そこで重要になるのが、スクリーンを使って一人目のディフェンスを抜いた後、バッツが寄せてくる前の間のスペース(ミドルレンジ)を上手く使えるかどうかです。FE名古屋でいえば、ワンドリブルからのジャンプシュートが得意な飛田浩明や、ビッグマンの頭を越えるフローターが得意な松山駿に期待したいですね。また、ジェロウム・ティルマンやフィッツジェラルドのミドルシュートにも注目です。
注目ポイント② 一瞬の隙を見逃さないコートビジョン
越谷としては、バッツをゴール下に居座らせる代わりに、別の選手をピック&ロールのディフェンスに動かすことも考えられます。例えば、バッツがローソンを、クレイグ・ブラッキンズがフィッツジェラルドをマークしているような状況で、ローソンがスクリーンに向かう場合にはブラッキンズがそれについていき、バッツはそのままゴール下でフィッツジェラルドをマークする、という形です。
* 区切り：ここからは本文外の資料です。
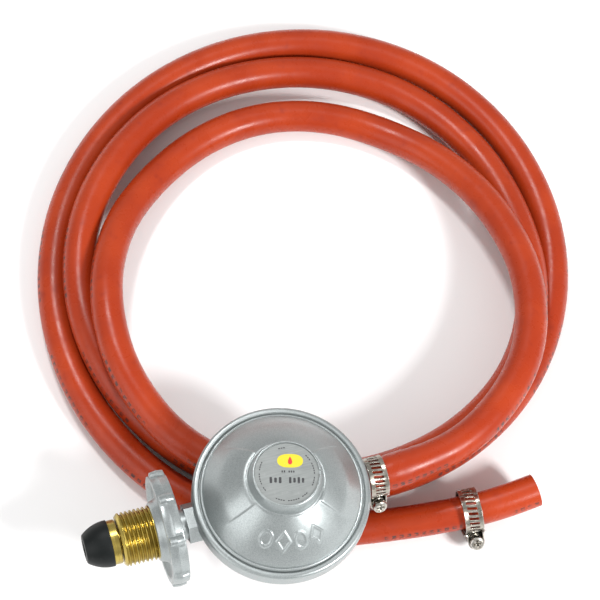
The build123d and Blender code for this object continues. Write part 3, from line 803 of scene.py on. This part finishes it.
def make_handwheel(material):
    """Cast handwheel: tapered hub, dished web, and a drafted rim with ribs and a parting line."""
    hub = [(THREAD_LENGTH, SLEEVE_TAIL_R), (THREAD_LENGTH, 11.9), (14.8, 12.2), (15.1, 12.5), (16.6, 13.1),
           (18.0, 13.8), (18.6, 14.4), (18.95, 15.2), (19.1, 16.2)]
    web = [(19.15, 17.0), (19.15, 18.8), (19.0, 19.5), (18.5, 20.1), (17.7, 20.5), (17.3, 20.8), (17.2, 21.1)]
    # half of the rim: distance from the parting line, drop below the full radius, share of the rib's height
    half_rim = [(3.6, 1.0, 0.0), (3.58, 0.7, 0.0), (3.48, 0.5, 0.0), (3.28, 0.42, 0.0), (3.1, 0.4, 0.0),
                (3.07, 0.4, 0.6), (2.9, 0.38, 0.88), (2.6, 0.35, 1.0)]
    rim = [(WHEEL_MIDDLE_X - away, drop, share) for away, drop, share in half_rim]
    rim += [(WHEEL_MIDDLE_X + away, drop, 1.0) for away, drop in ((-0.12, 0.03), (-0.04, -0.08), (0.1, 0.0))]
    rim += [(WHEEL_MIDDLE_X + away, drop, share) for away, drop, share in reversed(half_rim)]
    back = [(24.4, 21.1), (24.2, 20.6), (23.7, 20.2), (22.8, 19.6), (22.45, 18.8), (22.4, 17.0), (22.4, 13.6),
            (22.6, 13.1), (23.2, 12.9), (24.1, 12.7), (24.35, 12.4), (24.4, 12.0), (24.4, 7.3), (24.1, 7.0),
            (22.42, 7.0), (22.42, SLEEVE_TAIL_R)]
    segments = WHEEL_LOBES * 72
    verts = []
    for x, radius in hub + web:
        verts += [on_inlet(x, radius, tau * k / segments) for k in range(segments)]
    for x, drop, share in rim:
        for k in range(segments):
            angle = tau * k / segments
            radius = RIM_R - drop + share * lobe_rise(angle)
            wobble = 0.1 * sin(7 * angle) * sin(19 * angle + 1) if abs(x - WHEEL_MIDDLE_X) < 0.2 else 0.0
            verts.append(on_inlet(x + wobble, radius, angle))
    for x, radius in back:
        verts += [on_inlet(x, radius, tau * k / segments) for k in range(segments)]
    rows = len(verts) // segments
    wheel = build_mesh("cast_handwheel", verts, grid_faces(rows, segments, True, True), [material], 50)
    finish_piece(wheel, "handwheel", "silver_casting", "handwheel")


def make_thread(material):
    """Brass sleeve with its left-hand thread, chamfered at the front and run out at the back."""
    step = THREAD_PITCH / 12
    count = int(THREAD_LENGTH / step)
    rows = [(0.0, SLEEVE_BORE_R, False), (0.0, 9.9, False)]
    rows += [(0.05 + (THREAD_LENGTH - 0.1) * i / count, THREAD_R, True) for i in range(count + 1)]
    rows += [(THREAD_LENGTH, SLEEVE_TAIL_R, False), (SLEEVE_END_X, SLEEVE_TAIL_R, False),
             (SLEEVE_END_X, SLEEVE_BORE_R, False)]
    segments = 128
    verts = []
    for x, radius, threaded in rows:
        for k in range(segments):
            angle = tau * k / segments
            r = radius
            if threaded:
                wave = (x / THREAD_PITCH + k / segments) % 1.0
                valley = ease(1 - abs(2 * wave - 1), 0.06, 0.94)
                cut = THREAD_DEPTH * valley * (1 - ease(x, THREAD_LENGTH - 0.9, THREAD_LENGTH - 0.2))
                r = min(radius - cut * ease(x, 0.9, 1.9), 10.15 + x * 1.05)
            verts.append(on_inlet(x, r, angle))
    sleeve = build_mesh("threaded_sleeve", verts, grid_faces(len(rows), segments, True, True), [material], 60)
    finish_piece(sleeve, "handwheel", "brass", "thread_sleeve")


# ------------------------------------------------------------------ hose clamps
BAND_WIDTH = 8.0
BAND_THICK = 0.7
SLOT_PITCH = 13.85                   # degrees
SLOT_HALF = 2.15
SLOT_LEAN = 2.2                      # degrees from a slot's middle to its end
SHEET_THICK = 0.62
WORM_R = 2.9
WORM_OUT = 3.25                      # middle of the screw, outside the band
WORM_PITCH = 1.9
ARCH_R = 3.3
HEAD_R = 3.2
HEAD_LENGTH = 2.9
HALF_LENGTH = 4.5
OUTLET_BAND_R = 7.97
LOOSE_BAND_R = 9.1


class ClampFrame:
    """Axes of a clamp: x towards its screw housing, y along the screw and z along the hose."""

    def __init__(self, centre, heading, climb, housing_angle):
        h, c, turn = radians(heading), radians(climb), radians(housing_angle)
        level = Vector((sin(h), -cos(h), 0))
        down = Vector((cos(h) * sin(c), sin(h) * sin(c), -cos(c)))
        self.centre = Vector(centre)
        self.z = Vector((cos(h) * cos(c), sin(h) * cos(c), sin(c)))
        self.x = level * cos(turn) + down * sin(turn)
        self.y = self.z.cross(self.x)

    def at(self, x, y, z):
        return self.centre + self.x * x + self.y * y + self.z * z


def thicken(piece, edge):
    """Turn a surface into sheet metal with eased edges."""
    shell = piece.modifiers.new("thickness", "SOLIDIFY")
    shell.thickness = SHEET_THICK * MM
    shell.offset = 0.0
    bevel = piece.modifiers.new("edges", "BEVEL")
    bevel.width = edge * MM
    bevel.segments = 2
    bevel.limit_method = "ANGLE"


def band_strip(name, place, radius, low, high, blank, material):
    """Slotted strip from one angle to another, with its slots left out near the housing."""
    columns = max(8, round((high - low) / SLOT_PITCH) * 6)
    half_rows = [0.7, SLOT_HALF, BAND_WIDTH / 2 - 0.25, BAND_WIDTH / 2]
    rows = [-z for z in reversed(half_rows)] + half_rows
    verts = []
    for k in range(columns + 1):
        for z in rows:
            turn = low + (high - low) * k / columns
            slanted = radians(turn + SLOT_LEAN * max(-1.0, min(1.0, z / SLOT_HALF)))
            lifted = radius + (0.12 if abs(z) == BAND_WIDTH / 2 else 0.0)
            verts.append(place.at(lifted * cos(slanted), lifted * sin(slanted), z))
    faces = []
    for k in range(columns):
        turn = (low + (high - low) * (k + 0.5) / columns) % 360
        slotted = k % 6 in (1, 2, 3) and blank < turn < 360 - blank
        for i in range(len(rows) - 1):
            if slotted and 2 <= i <= 4:
                continue
            a = k * len(rows) + i
            faces.append((a, a + 1, a + len(rows) + 1, a + len(rows)))
    strip = build_mesh(name, verts, faces, [material], 60)
    thicken(strip, 0.12)
    return strip


def make_housing(name, place, outer_r, material):
    """Pressed arch over the screw, flared out on to the band."""
    worm_x = outer_r + WORM_OUT
    # foot of the arch: place across the band, lift over it, and how far it follows the band's curve
    arch = [(-4.9, 0.62, 1.0), (-4.3, 0.45, 1.0), (-3.75, 0.5, 1.0), (-3.4, 1.0, 0.8), (-3.3, 1.9, 0.4)]
    section = [(z, outer_r + lift, hold) for z, lift, hold in arch]
    section += [(-ARCH_R * cos(a), worm_x + ARCH_R * sin(a), 0.0) for a in (pi * i / 16 for i in range(17))]
    section += [(-z, x, hold) for z, x, hold in reversed(section[:len(arch)])]
    stations = [HALF_LENGTH * (2 * i / 16 - 1) for i in range(17)]
    verts = []
    for y in stations:
        flare = 0.35 * ease(abs(y), HALF_LENGTH - 1.2, HALF_LENGTH)
        for z, x, hold in section:
            drop = (outer_r - sqrt(outer_r ** 2 - y ** 2)) * hold
            stretch = 1 + 0.09 * flare * (1 - hold)
            verts.append(place.at(x - drop + flare * (1 - hold), y, z * stretch))
    faces = grid_faces(len(stations), len(section), False, False)
    housing = build_mesh(name, verts, faces, [material], 60)
    thicken(housing, 0.14)
    return housing


def make_worm(name, place, outer_r, material):
    """Screw with a worm thread, a six-sided head and a cross recess.

    Each row has its place along the screw, its radius, and its kind: 0 is round, 1 has the six
    sides of the head, and 2 has the thread."""
    worm_x = outer_r + WORM_OUT
    segments = 72
    head_y = -HALF_LENGTH - HEAD_LENGTH
    rows = [(head_y + 0.1, 0.0, 0), (head_y, 1.9, 0), (head_y + 0.1, 2.6, 1), (head_y + 0.4, 3.0, 1),
            (head_y + 0.9, HEAD_R, 1), (head_y + 2.3, HEAD_R, 1), (head_y + 2.6, 3.0, 0),
            (head_y + 2.7, 2.4, 0)]
    count = 96
    first, last = head_y + 2.75, HALF_LENGTH + 0.6
    rows += [(first + (last - first) * i / count, WORM_R, 2) for i in range(count + 1)]
    rows += [(last + 0.1, 2.2, 0), (last + 0.1, 0.0, 0)]
    verts = []
    for y, radius, kind in rows:
        for k in range(segments):
            angle = tau * k / segments
            r = radius
            if kind == 1:
                off = (angle + pi / 6) % (pi / 3) - pi / 6
                r = min(radius, 2.92 / cos(off))
            if kind == 2:
                wave = (y / WORM_PITCH + k / segments) % 1.0
                r = radius - 0.55 * ease(abs(2 * wave - 1), 0.25, 0.75)
            verts.append(place.at(worm_x + r * cos(angle), y, r * sin(angle)))
    screw = build_mesh(name, verts, grid_faces(len(rows), segments, False, True), [material], 40)
    for turn in (0, 1):
        cut_verts = []
        for end, half in ((head_y - 0.5, 0.55), (head_y + 1.4, 0.3)):
            for u, v in ((-1, -1), (1, -1), (1, 1), (-1, 1)):
                long, wide = u * (2.1 if end < head_y else 1.2), v * half
                px, pz = (long, wide) if turn == 0 else (wide, long)
                cut_verts.append(place.at(worm_x + px, end, pz))
        cut_faces = [(0, 3, 2, 1), (4, 5, 6, 7), (0, 1, 5, 4), (1, 2, 6, 5), (2, 3, 7, 6), (3, 0, 4, 7)]
        cutter = build_mesh(f"{name}_cutter_{turn}", cut_verts, cut_faces, [material])
        recess = screw.modifiers.new(f"recess_{turn}", "BOOLEAN")
        recess.object = cutter
        recess.solver = "EXACT"
        bpy.context.view_layer.update()
        made = bpy.data.meshes.new_from_object(screw.evaluated_get(bpy.context.evaluated_depsgraph_get()))
        screw.modifiers.clear()
        screw.data = made
        bpy.data.objects.remove(cutter)
    return screw


def make_clamp(name, place, inner_r, band_body, screw_body, steel, screw_steel):
    """The three pieces of one worm-drive clamp."""
    outer_r = inner_r + BAND_THICK
    middle_r = inner_r + BAND_THICK / 2
    band = band_strip(f"{name}_slotted_band", place, middle_r, 0, 360, 38, steel)
    finish_piece(band, band_body, "clamp_steel", f"{name}_band")
    tail = band_strip(f"{name}_band_tail", place, middle_r + 0.72, 34, 34 + 4 * SLOT_PITCH, 20, steel)
    finish_piece(tail, band_body, "clamp_steel")
    housing = make_housing(f"{name}_arch", place, outer_r, steel)
    finish_piece(housing, band_body, "clamp_steel", f"{name}_housing")
    screw = make_worm(f"{name}_worm", place, outer_r, screw_steel)
    finish_piece(screw, screw_body, "clamp_steel", f"{name}_screw")
    return [band, tail, housing, screw]


# ------------------------------------------------------------------ put together
def dress(material, *names):
    """Give CAD nodes that stay in view their finish."""
    for name in names:
        data = nodes[name].data
        data.materials.clear()
        data.materials.append(material)


make_camera()
make_studio()

silver = silver_paint("silver_casting", True)
cover_silver = silver_paint("silver_cover", False)
brass = turned_brass()
steel = strip_steel()
dress(silver, "lower_body")
dress(brass, "inlet_nipple", "inlet_jet")
dress(sintered_bronze(), "inlet_filter")
dress(nitrile_rubber(), "nose_seal", "diaphragm", "valve_pad")
dress(zinc_plate(), "diaphragm_plate", "diaphragm_stem", "stem_nut", "lever", "lever_pin")
dress(spring_wire(), "main_spring")
dress(moulded_plastic(), "adjusting_screw", "valve_slider")
dress(red_fibre(), "seal_washer")

make_cover(cover_silver)
make_label(label_foil(), printed_ink("ink_black", (0.025, 0.025, 0.028), (0.3, 0.3, 0.3)),
           printed_ink("ink_yellow", (0.62, 0.52, 0.008), (0.45, 0.42, 0.18)),
           printed_ink("ink_red", (0.55, 0.015, 0.015), (0.6, 0.2, 0.1)))
make_handwheel(silver)
make_thread(brass)

OUTLET_CLAMP = ClampFrame((DISC_X + 42.3, 0, 0), 0, 0, 62)
LOOSE_CLAMP = ClampFrame((DISC_X + 83.8, -18.0, FLOOR_Z + 14.6), -3.5, 6.0, 40)
screw_steel = strip_steel("screw_steel")
make_clamp("outlet_clamp", OUTLET_CLAMP, OUTLET_BAND_R, "regulator", "outlet_screw", steel, screw_steel)
loose = make_clamp("loose_clamp", LOOSE_CLAMP, LOOSE_BAND_R, "loose_clamp", "loose_screw", steel, screw_steel)

hose, hose_line = make_hose(gas_hose())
ピック&ロールが始まるよりも前に、先にスイッチを済ませておくイメージですね。
FE名古屋としては、これはやらせたくないディフェンスだと思います。ゴール下にバッツが控えている上に、別の選手によってミドルレンジも潰されてしまうので。
対策としては、マークを受け渡すときの一瞬のズレを見逃さずに仕掛けることです。上の例では、スイッチする際にフィッツジェラルドが一瞬フリーになるはずなので、その隙にパスを通してシュートを打つ、といった具合です。
また、スイッチされた後に、再び別の選手がスクリーンを掛け直すのもいいと思います。何度もスイッチを繰り返させることで、ディフェンスに綻びが生まれるかもしれません。ビッグマン以外の選手もそこに絡んで、日本人選手と外国籍選手のミスマッチなどを強制できるといいですね。
いずれにしても、常に広い視野を持って、コート上のどこで何が起きているのか、今有利なポイントはどこなのかを把握してオフェンスを組み立ててほしいと思います。この辺りは、ベテランの横江豊や、広い視野と抜群の身体能力でハーフコートの端から端までパスを通すことができる杉本慶に期待しましょう。
注目ポイント③ 3Pに頼り過ぎない
注目ポイント①で紹介した飛田&松山に加え、キャプテン宮崎恭行や副キャプテン鹿野洵生の3Pが、FE名古屋にとって大きな武器であることは間違いありません。ですが、この越谷戦において、その3Pに頼り過ぎるのは非常に危険だと思います。
何度も書いているように、越谷のインサイドにはバッツが控えています。このため、越谷の他の選手にしてみれば、インサイドはバッツに任せて安心してアウトサイドのディフェンスに集中することができるでしょう。そんな状況でFE名古屋が3Pばかり狙っても、簡単に得点を奪うことはできないと思います。
また、相手にバッツがいるということは、簡単にはオフェンスリバウンドを奪えないということでもあります。そんな中で、確率の悪いシュートを打ち続けることは自殺行為とも言えます。
3Pを狙うにしても、やはりまずはバッツの控えるインサイドにアタックしなければ、勝利への糸口は見えてきません。FE名古屋の選手たちには、勇気を持ってリングにアタックする姿勢を見せてほしいところです。
まとめ
以上、越谷対策という名のバッツ対策でした。FE名古屋の横綱相撲vs越谷の横綱バッツ、注目の一戦はどちらに軍配が上がるでしょうか。さあ時間いっぱい!楽しんでいきましょう!!